An example, of what our future world might be like, is given us in a strangely prophetic novel written in 1932 by Aldous Huxley, Brave New World (BNW). Brave New World touches on much that we have spoken of in Francis Schaeffer’s How Should We Then Live? BNW stresses the State’s control over new and powerful technologies. The State uses its rigid control over sexual mores and reproductive rights to control society. Reproductive rights are controlled through an authoritarian system which, sterilizes about two-thirds of women, requires the rest to use contraceptives, and surgically removes ovaries when it needs to produce new humans. The act of sex is controlled by a system of social rewards for promiscuity and lack of commitment. The process is to ensure a perfect species capable of living in perfect harmony. It promotes a society that is free from all the encumbrances of family and child rearing as those are handled by the state. By using an all-purpose drug and free sex, the State strives to provide an environment where the pursuit of happiness is virtually guaranteed. Life is perpetual bliss and when life becomes a burden or inconvenient, it is ended.
Today, we live in our own BNW. Genetic engineering has almost reached the point that we can create people without defects–this is the final expression of man’s autonomy. By developing artificial wombs to house fertilized eggs, we have come perilously close to attaining the moment when our capabilities exceed our moral and ethical reach. Most of us would support assisted reproduction if it were used to aid in restoring a natural function but what about when it involves something that goes way beyond natural function. How do we deal with the capability of a woman being impregnated by her son-in-law and gives birth to her daughter’s child? How should we handle the disposal of fertilized eggs that could become fetuses? How should we deal with surrogate parenthood?

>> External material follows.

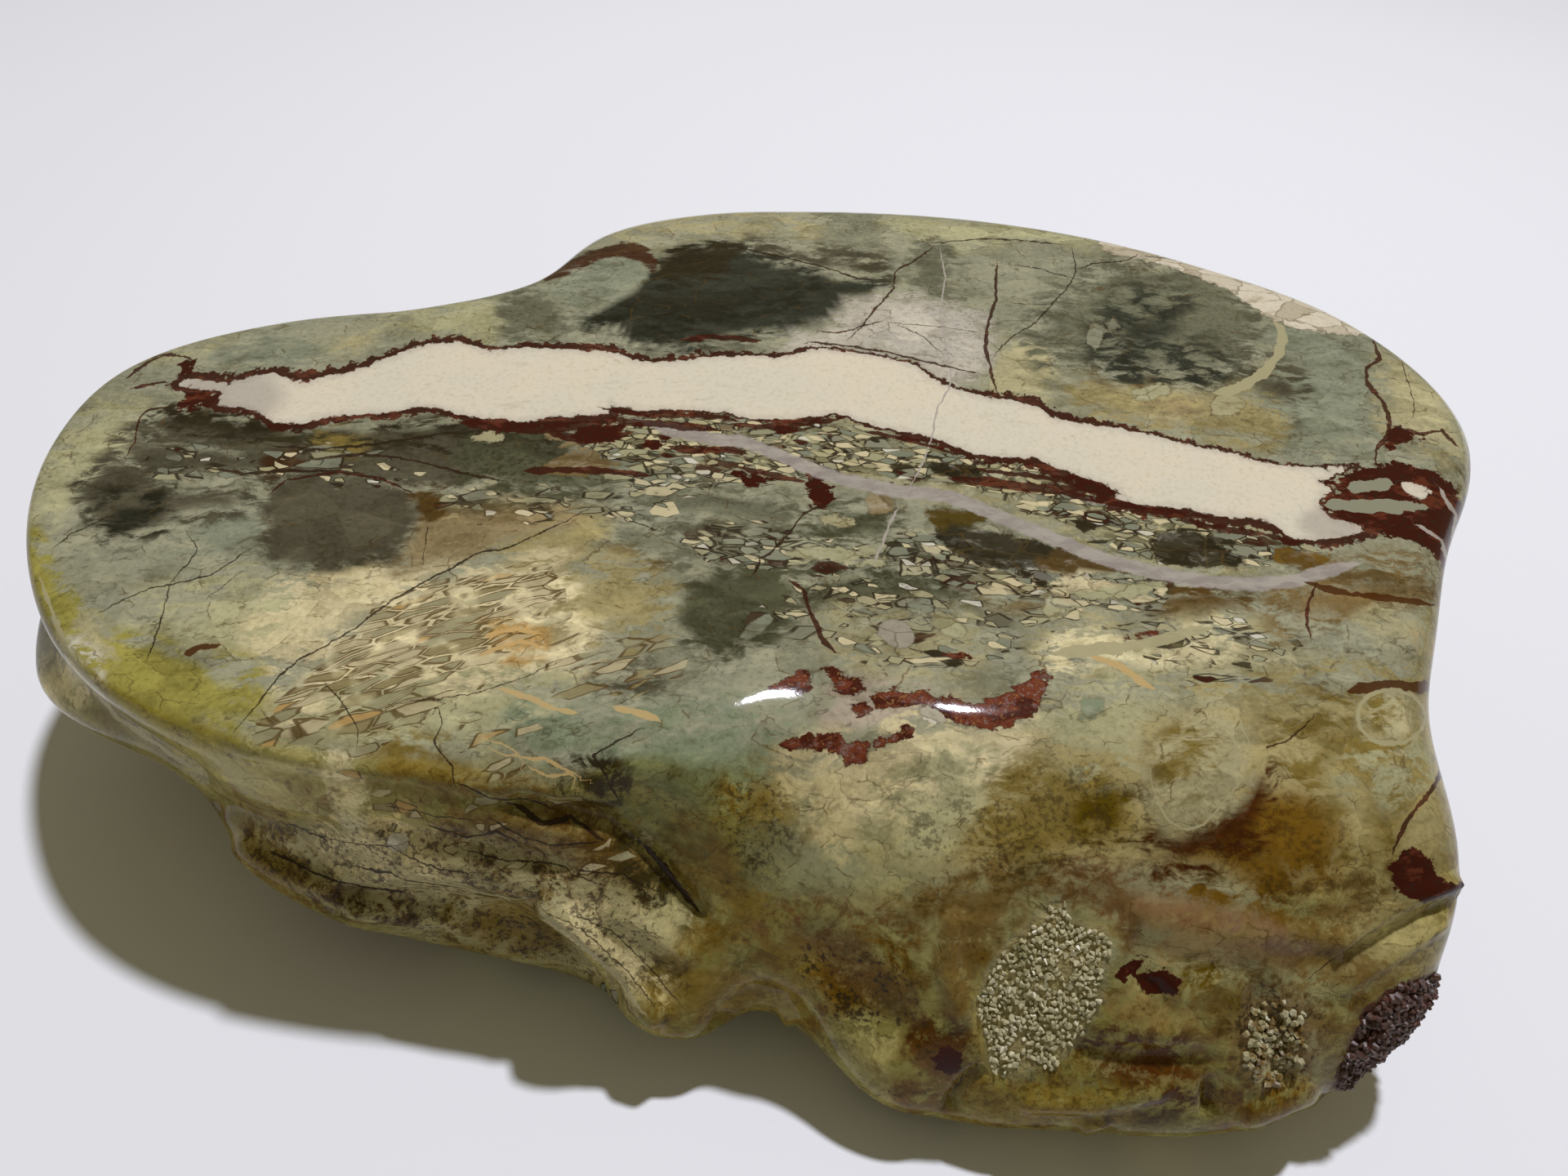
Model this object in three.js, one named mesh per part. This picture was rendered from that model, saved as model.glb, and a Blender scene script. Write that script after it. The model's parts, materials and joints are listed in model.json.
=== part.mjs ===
// A polished free-form thunderegg slab: one natural stone, tumbled smooth all over.
// It is modelled in millimetres with +Z up. The origin is the middle of its flat base,
// +X runs along the stone's length and -Y faces the side with the high rounded front.

import * as THREE from "three";
import { mergeVertices } from "three/addons/utils/BufferGeometryUtils.js";

// The heights at which the stone's outline is given, from the flat foot to the polished rim.
const FOOT_HEIGHT = 0;
const SOLE_HEIGHT = 10;
const BELLY_HEIGHT = 24;
const WAIST_HEIGHT = 40;
const RIM_HEIGHT = 54;

// Each outline gives the reach from the stone's axis at the angles where its shape turns, in
// degrees anticlockwise from +X as seen from above: 90 is the back, 180 the left, 270 the front.
const OUTLINES = [
  {
    height: FOOT_HEIGHT,
    reach: [
      [0, 80], [30, 84], [60, 72], [90, 62], [120, 54], [150, 46], [180, 50], [210, 60],
      [228, 64], [243, 60], [259, 59], [266, 56], [272, 52], [278, 59], [286, 75], [300, 85],
      [315, 97], [330, 94], [345, 84],
    ],
  },
  {
    height: SOLE_HEIGHT,
    reach: [
      [0, 92], [22, 98], [45, 92], [75, 78], [105, 72], [135, 64], [150, 64], [165, 76], [185, 87],
      [205, 86], [216, 85], [228, 78], [240, 71], [255, 68], [265, 71], [271, 67], [277, 71], [285, 80],
      [300, 90], [315, 105], [330, 106], [345, 96],
    ],
  },
  {
    height: BELLY_HEIGHT,
    reach: [
      [0, 100], [15, 110], [30, 110], [60, 93], [90, 82], [120, 79], [135, 72], [150, 77], [165, 98],
      [180, 117], [195, 117], [205, 99], [213, 93], [225, 83], [240, 72], [255, 67], [270, 66],
      [285, 74], [300, 84], [315, 101], [328, 112], [345, 101],
    ],
  },
  {
    height: WAIST_HEIGHT,
    reach: [
      [0, 104], [15, 119], [30, 118], [45, 106], [60, 97], [90, 86], [120, 83], [135, 74], [150, 80],
      [165, 103], [180, 117], [195, 113], [210, 98], [225, 81], [240, 69], [255, 61], [270, 59],
      [285, 63], [300, 72], [315, 87], [330, 107], [345, 101],
    ],
  },
  {
    height: RIM_HEIGHT,
    reach: [
      [0, 106], [15, 123], [30, 122], [45, 110], [60, 100], [75, 93], [90, 89], [105, 88], [120, 85],
      [135, 75], [150, 82], [160, 100], [170, 117], [181, 120], [195, 114], [210, 103], [225, 83],
      [240, 66], [255, 57], [262, 57.3], [270, 55], [285, 52], [300, 61], [315, 73], [330, 89], [345, 98],
    ],
  },
];

// How widely the rim is rounded over, at the same angles.
const RIM_ROUNDING = [
  [0, 8], [30, 11], [60, 12], [100, 14], [135, 9], [165, 4], [200, 4], [215, 7], [235, 13.5],
  [250, 8.5], [262, 18], [275, 21.5], [290, 16], [315, 19.5], [335, 10],
];
const FOOT_ROUNDING = 7;

// The polished top leans towards the front and is slightly crowned.
const TOP_HEIGHT = 58;
const TOP_RISE_TO_BACK = 0.12;
const TOP_RISE_TO_RIGHT = 0.02;
const CROWN = { fallAlong: 2.5, halfLength: 120, fallAcross: 1.5, halfWidth: 80 };

// The point inside the stone that every surface point is seen from.
const HEART = new THREE.Vector3(0, 0, 28);

// The cells of the grid that is drawn out to the stone's surface. They crowd towards the rim
// and the foot by this share, where the surface turns most.
const GRID_CELLS = { along: 52, across: 20, up: 19 };
const GRID_CROWDING = 0.5;
// Its corners sit where the stone's outline turns outwards.
const GRID_CORNERS = { backRight: 25, backLeft: 172, frontLeft: 208, frontRight: 326 };
const SETTLING_PASSES = 2;

// Forms worn into the surface or left standing on it, each along a path at the surface. They fade
// out at their width, and a negative depth stands out.
const SCULPTING = {
  notchUnderTheFront: { along: [[7, -76, 4], [3, -71, 13]], width: 11, depth: 8 },
  pocketUnderTheLeftRim: { along: [[-80, -50, 22], [-81, -49, 31]], width: 9, depth: 2.5 },
  grooveUnderTheLeftRim: {
    along: [[-113, -24, 36], [-106, -36, 34], [-95, -42, 34], [-82, -49, 33]], width: 7, depth: 3,
  },
  lobeBelowTheLeftRim: { along: [[-79, -51, 19], [-68, -58, 19], [-58, -61, 18]], width: 10, depth: -3 },
  stepAboveTheLobe: { along: [[-75, -54, 27], [-65, -58, 26], [-57, -60, 29]], width: 7, depth: 3 },
  hollowBesideTheLobe: { along: [[-41, -63, 19], [-34, -64, 18], [-28, -65, 16]], width: 14, depth: 5 },
  ridgeBesideTheHollow: { along: [[-26, -64, 27], [-20, -66, 19], [-14, -68, 12]], width: 8, depth: -3.5 },
  darkHollow: { along: [[-17, -56, 41], [-13, -59, 36], [-10, -61, 32]], width: 9, depth: 3.5 },
  crystalRecess: { along: [[39, -65, 35], [38, -73, 24]], width: 15, depth: 1.2 },
  chippedFacet: { along: [[82, -59, 40], [76, -64, 34]], width: 13, depth: 2.5 },
  roughKnob: { along: [[92, -60, 17], [88, -63, 13], [84, -66, 10]], width: 11, depth: -2.5 },
  swellOnTheFrontRim: { along: [[-6, -52, 51], [2, -48, 52]], width: 14, depth: -0.9 },
  swellFurtherRight: { along: [[14, -45, 53], [34, -44, 53]], width: 14, depth: -0.8 },
  splitAtTheFoot: { along: [[28, -81, 3], [28.5, -77, 14]], width: 6, depth: 2.5 },
};

const STONE_COLOUR = 0x9a9d78;

// A smooth closed curve through [degrees, value] pairs.
function aroundTheStone(points, angle) {
  const degrees = ((THREE.MathUtils.radToDeg(angle) % 360) + 360) % 360;
  const count = points.length;
  const at = (k) => {
    const [place, value] = points[(k + count) % count];
    return [place + 360 * Math.floor(k / count), value];
  };
  let k = count - 1;
  while (points[k][0] > degrees) k--;
  return throughPoints(at(k - 1), at(k), at(k + 1), at(k + 2), degrees);
}

// A cubic through two points whose slopes come from their neighbours.
function throughPoints(before, start, end, after, place) {
  const span = end[0] - start[0];
  const t = (place - start[0]) / span;
  const leaving = (span * (end[1] - before[1])) / (end[0] - before[0]);
  const arriving = (span * (after[1] - start[1])) / (after[0] - start[0]);
  const rise = end[1] - start[1];
  return (
    start[1] + t * (leaving + t * (3 * rise - 2 * leaving - arriving + t * (leaving + arriving - 2 * rise)))
  );
}

// The stone's reach from its axis at an angle and a height.
function reachAt(angle, height) {
  const top = OUTLINES.length - 1;
  const level = Math.min(Math.max(height, OUTLINES[0].height), OUTLINES[top].height);
  let k = 0;
  while (k < top - 1 && level > OUTLINES[k + 1].height) k++;
  const at = (j) => {
    const outline = OUTLINES[Math.min(Math.max(j, 0), top)];
    return [outline.height + (j - Math.min(Math.max(j, 0), top)), aroundTheStone(outline.reach, angle)];
  };
  return throughPoints(at(k - 1), at(k), at(k + 1), at(k + 2), level);
}

function topAt(x, y) {
  return (
    TOP_HEIGHT +
    TOP_RISE_TO_BACK * y +
    TOP_RISE_TO_RIGHT * x -
    CROWN.fallAlong * (x / CROWN.halfLength) ** 2 -
    CROWN.fallAcross * (y / CROWN.halfWidth) ** 2
  );
}

// The larger of two distances, with the corner between them rounded over a width.
function roundedMax(a, b, width) {
  const near = Math.max(width - Math.abs(a - b), 0) / width;
  return Math.max(a, b) + (near * near * width) / 4;
}

// The distance from a point to a path of straight steps.
function distanceToPath(p, path) {
  let nearest = Infinity;
  const spot = new THREE.Vector3();
  for (let k = 0; k + 1 < path.length; k++) {
    const step = new THREE.Line3(new THREE.Vector3(...path[k]), new THREE.Vector3(...path[k + 1]));
    step.closestPointToPoint(p, true, spot);
    nearest = Math.min(nearest, spot.distanceTo(p));
  }
  return nearest;
}

function sculptingAt(p) {
  let depth = 0;
  for (const form of Object.values(SCULPTING)) {
    const away = distanceToPath(p, form.along) / form.width;
    if (away < 1) depth += form.depth * (1 - away * away) ** 2;
  }
  return depth;
}

// Below zero inside the stone and above it outside.
function outside(p) {
  const angle = Math.atan2(p.y, p.x);
  const side = Math.hypot(p.x, p.y) - reachAt(angle, p.z);
  const top = p.z - topAt(p.x, p.y);
  const upper = roundedMax(side, top, aroundTheStone(RIM_ROUNDING, angle));
  return roundedMax(upper + sculptingAt(p), -p.z, FOOT_ROUNDING);
}

// Walks out from the heart of the stone until it leaves the surface.
function surfaceAlong(direction) {
  let inside = 0;
  let beyond = 200;
  const p = new THREE.Vector3();
  for (let step = 0; step < 40; step++) {
    const middle = (inside + beyond) / 2;
    p.copy(direction).multiplyScalar(middle).add(HEART);
    if (outside(p) < 0) inside = middle;
    else beyond = middle;
  }
  if (Math.abs(p.z) < 0.01) p.z = 0;
  return p;
}

// Crowds values between -1 and 1 towards both ends.
function crowded(value) {
  return THREE.MathUtils.lerp(value, Math.sin((value * Math.PI) / 2), GRID_CROWDING);
}

// The degrees round the stone of a point on the edge of a square that reaches from -1 to 1.
function degreesAt(u, v) {
  const { backRight, backLeft, frontLeft, frontRight } = GRID_CORNERS;
  if (u >= 1) return THREE.MathUtils.lerp(frontRight - 360, backRight, (v + 1) / 2);
  if (v >= 1) return THREE.MathUtils.lerp(backRight, backLeft, (1 - u) / 2);
  if (u <= -1) return THREE.MathUtils.lerp(backLeft, frontLeft, (1 - v) / 2);
  return THREE.MathUtils.lerp(frontLeft, frontRight, (u + 1) / 2);
}

// A point on the outline at a height, at the angle of a point on the square's edge, or its share
// of the way there from the axis.
function onOutline(u, v, height) {
  const share = Math.max(Math.abs(u), Math.abs(v), 1e-9);
  const angle = THREE.MathUtils.degToRad(degreesAt(u / share, v / share));
  const reach = crowded(share) * reachAt(angle, height);
  return new THREE.Vector2(reach * Math.cos(angle), reach * Math.sin(angle));
}

// Fills the outline at a height with the cells of a grid. Each inner crossing settles between its
// four neighbours as if on springs, which are stiffer where the cells are to be smaller.
function settledGrid(height) {
  const { along, across } = GRID_CELLS;
  const stiffness = (k, cells) => 1 / (crowded((2 * k + 2) / cells - 1) - crowded((2 * k) / cells - 1));
  const grid = Array.from({ length: along + 1 }, (_, i) =>
    Array.from({ length: across + 1 }, (_, j) => onOutline((2 * i) / along - 1, (2 * j) / across - 1, height)),
  );
  for (let pass = 0; pass < SETTLING_PASSES; pass++) {
    for (let i = 1; i < along; i++) {
      for (let j = 1; j < across; j++) {
        const pulls = [
          [grid[i - 1][j], stiffness(i - 1, along)],
          [grid[i + 1][j], stiffness(i, along)],
          [grid[i][j - 1], stiffness(j - 1, across)],
          [grid[i][j + 1], stiffness(j, across)],
        ];
        const total = pulls.reduce((sum, [, pull]) => sum + pull, 0);
        grid[i][j].set(0, 0);
        for (const [neighbour, pull] of pulls) grid[i][j].addScaledVector(neighbour, pull / total);
      }
    }
  }
  return grid;
}

// Lays a cube's grid onto a drum as wide and high as the stone, so that the cube's upper and lower
// edges follow the rim and the foot, and draws each point out to the surface.
function stoneGeometry() {
  const { along, across, up } = GRID_CELLS;
  const geometry = new THREE.BoxGeometry(2, 2, 2, along, across, up);
  geometry.deleteAttribute("normal");
  geometry.deleteAttribute("uv");
  const merged = mergeVertices(geometry);
  const corners = merged.getAttribute("position");
  const upperGrid = settledGrid(RIM_HEIGHT);
  const lowerGrid = settledGrid(FOOT_HEIGHT);
  const corner = new THREE.Vector3();
  for (let n = 0; n < corners.count; n++) {
    corner.fromBufferAttribute(corners, n);
    const i = Math.round(((corner.x + 1) / 2) * along);
    const j = Math.round(((corner.y + 1) / 2) * across);
    const height = (crowded(corner.z) + 1) / 2;
    let place = onOutline(corner.x, corner.y, height * RIM_HEIGHT);
    if (corner.z > 0.999) place = upperGrid[i][j];
    if (corner.z < -0.999) place = lowerGrid[i][j];
    const onDrum = new THREE.Vector3(place.x, place.y, height * topAt(place.x, place.y));
    const p = surfaceAlong(onDrum.sub(HEART).normalize());
    corners.setXYZ(n, p.x, p.y, p.z);
  }
  return merged;
}

function stone() {
  const geometry = stoneGeometry();
  geometry.computeBoundingBox();
  const middle = geometry.boundingBox.getCenter(new THREE.Vector3());
  geometry.computeVertexNormals();
  const material = new THREE.MeshStandardMaterial({
    color: STONE_COLOUR,
    roughness: 0.15,
    metalness: 0,
  });
  const mesh = new THREE.Mesh(geometry, material);
  mesh.name = "thunderegg";
  mesh.position.set(-middle.x, -middle.y, 0);
  return mesh;
}

const part = new THREE.Group();
part.add(stone());

export default part;
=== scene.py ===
"""A polished thunderegg slab: grey-green and cream agate and jasper with a white seam across it."""

import json
import math

import bmesh
import bpy
import numpy as np
from mathutils import Matrix, Vector, noise

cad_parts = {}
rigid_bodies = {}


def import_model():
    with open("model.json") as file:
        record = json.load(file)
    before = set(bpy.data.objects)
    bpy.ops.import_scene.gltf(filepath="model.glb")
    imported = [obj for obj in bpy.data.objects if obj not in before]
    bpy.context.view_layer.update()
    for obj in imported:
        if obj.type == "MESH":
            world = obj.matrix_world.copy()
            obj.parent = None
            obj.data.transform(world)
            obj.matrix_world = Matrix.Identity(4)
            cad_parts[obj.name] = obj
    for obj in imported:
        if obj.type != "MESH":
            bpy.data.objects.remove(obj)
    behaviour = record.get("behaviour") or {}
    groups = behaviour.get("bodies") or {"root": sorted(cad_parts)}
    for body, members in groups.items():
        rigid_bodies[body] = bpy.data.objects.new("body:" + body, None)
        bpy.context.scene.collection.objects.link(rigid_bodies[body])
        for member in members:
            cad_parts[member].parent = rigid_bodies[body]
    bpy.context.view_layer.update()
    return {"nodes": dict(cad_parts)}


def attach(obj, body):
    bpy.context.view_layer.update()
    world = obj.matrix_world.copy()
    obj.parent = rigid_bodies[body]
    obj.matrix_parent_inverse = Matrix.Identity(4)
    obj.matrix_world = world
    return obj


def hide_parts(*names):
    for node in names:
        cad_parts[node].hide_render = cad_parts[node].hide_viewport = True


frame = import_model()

bl_info = {
    "name": "Thunderegg slab",
    "version": (1, 0, 0),
    "blender": (4, 5, 0),
    "location": "3D View > Sidebar > Thunderegg",
    "description": "Builds a polished thunderegg slab with its markings and crystal patch",
    "category": "Add Mesh",
}

MM = 0.001


def linear(hex_colour):
    """An sRGB hex colour as linear red, green and blue."""
    parts = [int(hex_colour[k : k + 2], 16) / 255 for k in (1, 3, 5)]
    return tuple(c / 12.92 if c <= 0.04045 else ((c + 0.055) / 1.055) ** 2.4 for c in parts)


# The photograph's view, in the part's frame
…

The future of the world does not lie in the test tube or artificial wombs. The future of the world does not lie in a government focused on providing complete happiness for its citizens. The future of the world does not lie in removing the infirm, the aged, the ugly, the disabled, the dying. The future of mankind lies in the simple truth that mankind was created in the image of God and that life was and is a gift from God–not man. Life has worth, value, meaning, only because we are created in God’s image. Woes be on us when the day comes and man is created in his own image.